Multi-perspective structural integrity-based computational investigations on airframe of Gyrodyne-configured multi-rotor UAV through coupled CFD and FEA approaches for various lightweight sandwich composites and alloys

As this unmanned aerial vehicle (UAV) has a planned airframe that can carry a 25 kg payload, understanding its structural capabilities, such as its compressive and tensile strengths under different situations, is essential. For the purpose of comprehending the fluid–structure interaction (FSI) of the fuselage, this study designs and analyses the lightweight materials used in the airframe of a complex Gyrodyne UAV. A computer model of a composite airframe for a Gyrodyne UAV is built to examine its durability.
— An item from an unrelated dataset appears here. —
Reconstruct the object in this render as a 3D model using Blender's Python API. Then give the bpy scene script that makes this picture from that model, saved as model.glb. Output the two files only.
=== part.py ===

An essential factor in the aircraft business is minimizing unnecessary weight, and this FSI study emphasizes the importance of sandwiches and their hybrid combinations in this regard. After the material finalization, around 140 material combinations are tested using an advanced computational composite platform, in which four different lightweight material families are implemented. The fluid load (pressure) is imported into ANSYS workbench 17.2, and the structural airframe is then solved according to the boundary conditions of the application domain. Also, experimental experiments using the high-speed jet facility are run to verify computational improvements. Materials for the airframe of the Gyrodyne UAV have been narrowed down to a final list of contenders. As the work focuses on the FSI analysis, not much computational fluid dynamics (CFD) results were discussed here. Only the imported pressure from the CFD analysis was imposed on to the Gyrodyne UAV to proceed for the FSI analysis.